An official report by Birmingham City Council leader Ian Ward to the council's audit committee revealed the real extent of concerns about the 1.8M SF scheme, which first surfaced in September.

The scheme needs extra funding, whilst it was stated that there had been "a significant breakdown in communication between builders, the city council and the Greater Birmingham and Solihull Local Enterprise Partnership," the Birmingham Post reports.

"The project is now in limbo with no budget currently available to deliver Phase Two," the Post added.

A councillor described the project as "a financial mess and a risk to our city," the Post reported.

A full webcast of the debate is available here.

The collapse of contractor Carillion, the effects of devaluation and cost inflation has helped drive up costs, meaning both the Phase 1 and Phase 2 funding allocations were spent in Phase 1, an overspend of £29.1M. Talks are underway with the local enterprise partnership about securing extra funding. KPMG have been working with the council to develop a business case. New overage terms have been offered by the developers.

The council and LEP originally agreed to provide up to £87.8M, split between three phases. Funding was to pay for demolition and infrastructure.

The second phase is due to include the 280K SF One Centenary Way, Three Chamberlain Square and a new 4-star hotel.

The Paradise development partnership, which embraces Hermes and the Canadian Pension Plan Investment Board and their development managers Argent, said the reports were not correct.

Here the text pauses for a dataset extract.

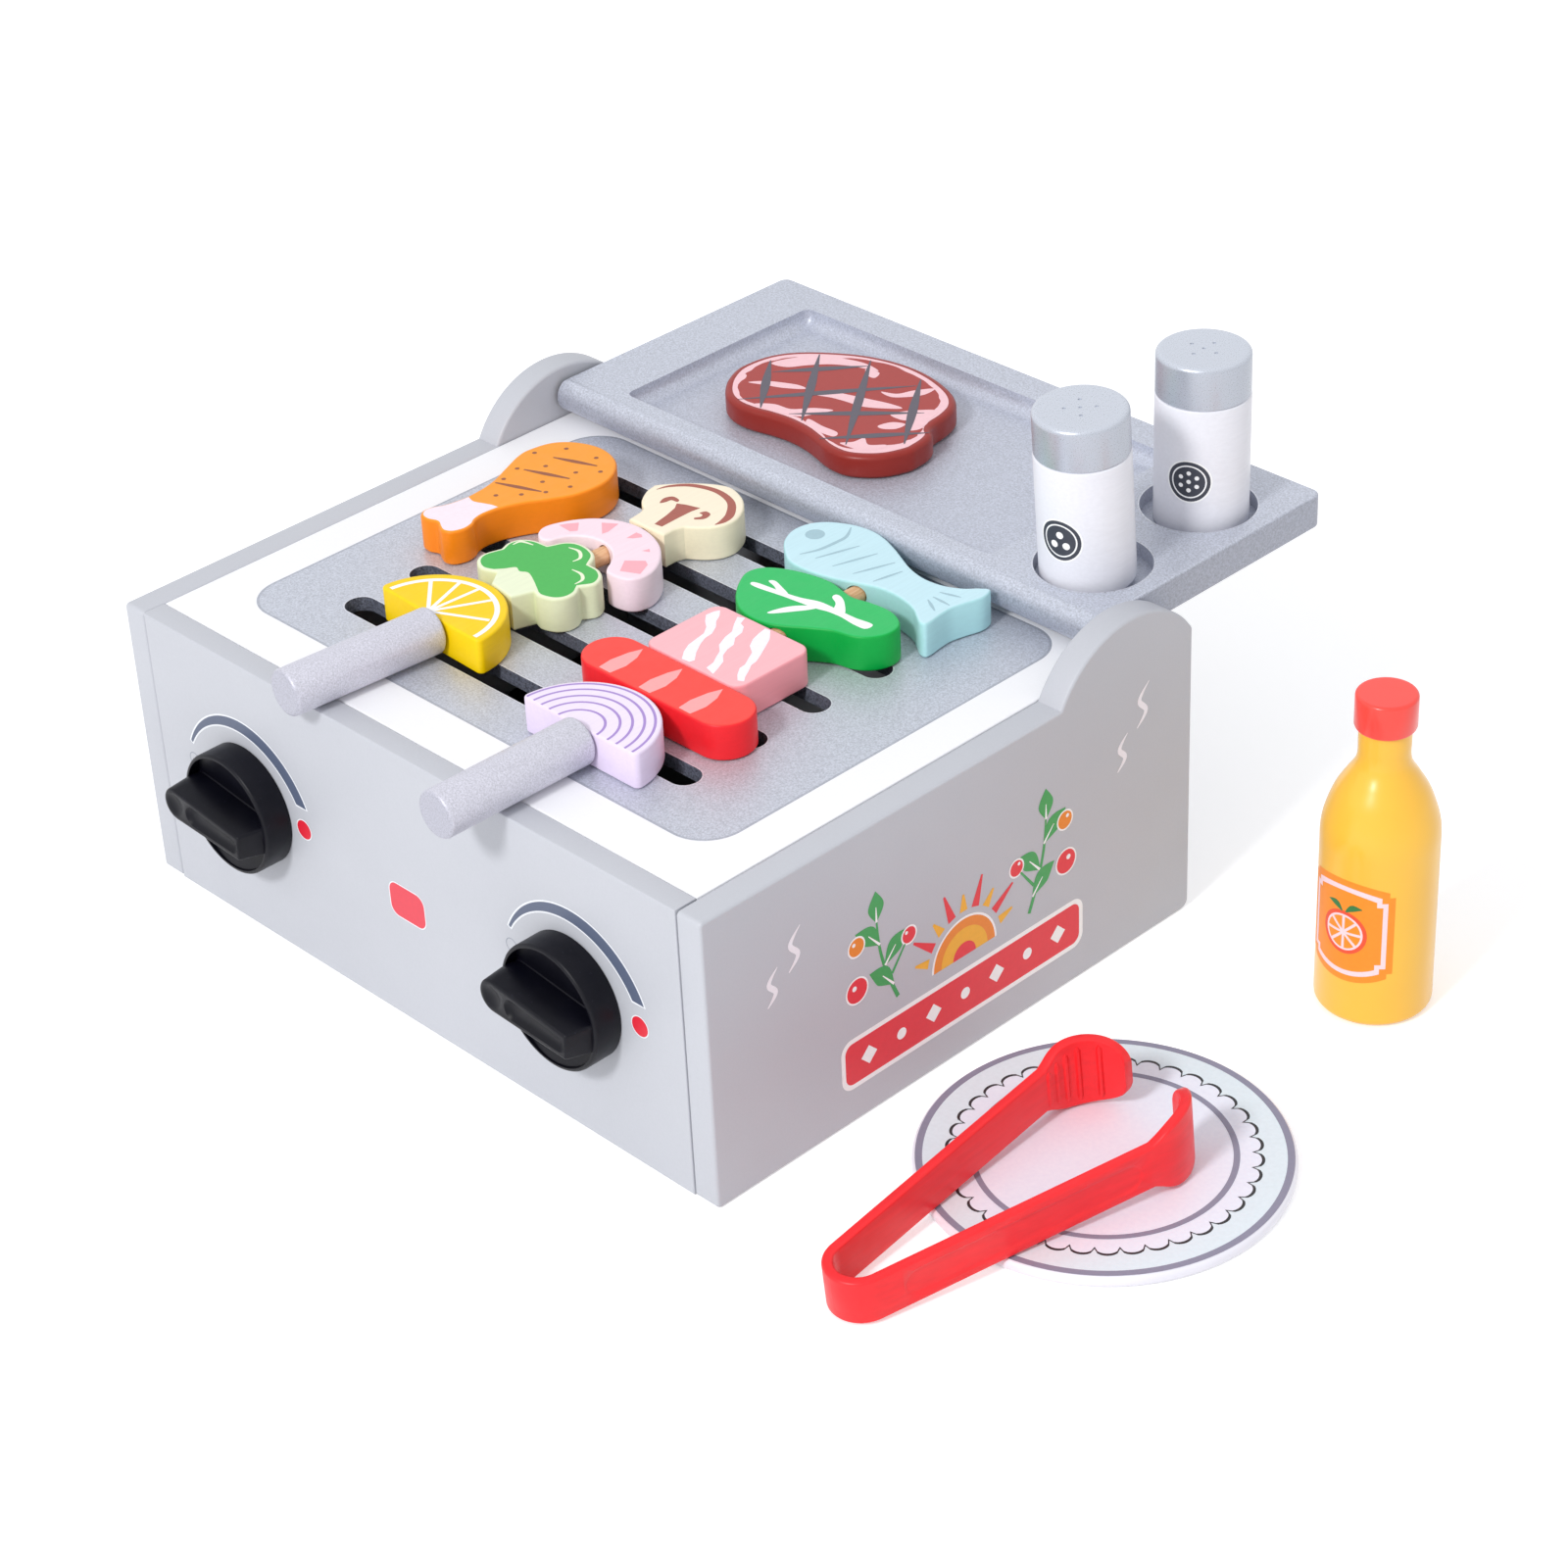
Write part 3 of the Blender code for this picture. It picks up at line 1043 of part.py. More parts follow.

“Costs for infrastructure work for Phase One of Paradise Birmingham have not increased by £50M or £100M," a statement to Bisnow said.

"The increased scope of off-site works for Phase One of Paradise, together with a combination of construction inflation and the collapse of Carillion, led to an increase in costs of £29M."

"Private sector funding is in place for our next building, One Centenary Way, and we are awaiting the outcome of the LEP’s considerations regarding a compulsory purchase order and infrastructure costs relating to Phase Two.”

The project was one of the first in the U.K. to explore tax-incremental funding, using the uplift in business rates to lever the development.